In una democrazia dai giusti equilibri, la stampa (i giornalisti) e il ceto politico, in particolare quello al governo, sono in qualche modo partner dello stesso business. Il business consiste nel costruire un Paese in cui tutti possano vivere sempre meglio con tutte le garanzie di giustizia e di libertà. 

E' questo il contratto che obbliga la politica e l'informazione ai rispettivi doveri. E per far sì che il rapporto tra partner d'affari funzioni, il contratto deve offrire a entrambi i contraenti le giuste garanzie

Al governo, legittimato dal voto popolare, il diritto di governare. All'informazione e ai giornalisti la tranquilla e sfrenata libertà di raccontare il potere come meglio credono. Due mestieri davvero diversi.

Silvio Berlusconi puo' venirci a raccontare quello che vuole sulla sua vita (e Dio solo sa se l'ha fatto), ma oggi queste garanzie non ci sono. Il contratto sembra davvero che glielo abbia scritto il fido e cavilloso Cesare Previti. 

Per essere più meticolosi ricorderemo a tutti i colleghi giornalisti, e a chi ci legge, che Silvio Berlusconi sceglie i direttori del Tg5, del Tg4, di Studio Aperto, del Giornale, di Panorama e di tutte le testate Mondadori, da Donna Moderna a Sale e Pepe e giù scendendo, della produzione libraria della medesima Mondadori, e sceglierà i direttori del Tg1, del Tg2 e del Tg3, delle trasmissioni di approfondimento giornalistico della Rai e di Mediaset, nonche', cosa ancor più inquietante, il direttore di Forza Milan. Nei giornali i direttori comandano sui giornalisti e fanno la linea politica. Vedete un po' voi…
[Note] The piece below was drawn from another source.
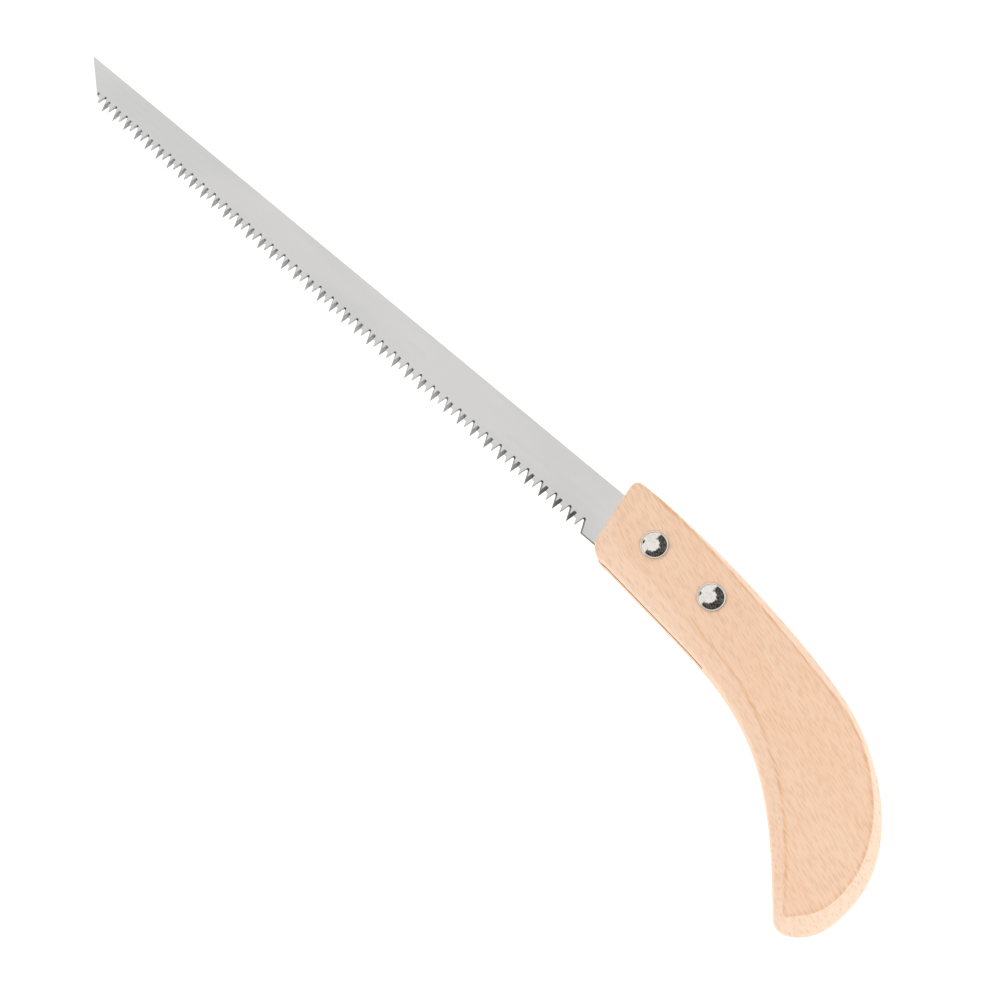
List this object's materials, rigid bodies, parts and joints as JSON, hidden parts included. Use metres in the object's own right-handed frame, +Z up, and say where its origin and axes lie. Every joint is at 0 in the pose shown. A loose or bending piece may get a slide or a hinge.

E' del tutto evidente che nessun giornalista sano di mente (così come nessun uomo d'affari degno di questo nome) firmerebbe un contratto così sbilanciato a favore del partner in affari. 

Silvio Berlusconi ha promesso che nei primi mesi del suo governo affronterà e risolverà il problema del suo conflitto di interessi, nel campo dell'informazione come negli altri settori del suo impero industriale. D'accordo. Non ci resta che stare a vedere.

Perché non credere alla sua buona fede? Per ora, pero', il contratto non lo firmiamo. Quando si trattò di sganciarsi dalla proprietà del Giornale per rientrare nei limiti della legge Mammì sulla concentrazione delle testate, Silvio Berlusconi non trovo' nulla di meglio che passare il quotidiano di famiglia al fratello Paolo. Una presa in giro. Ora, però, ci aspettiamo qualcosa di meglio. Cavaliere, metta al lavoro Cesare Previti. Con quello che lo paga saprà pure inventare qualcosa di più credibile.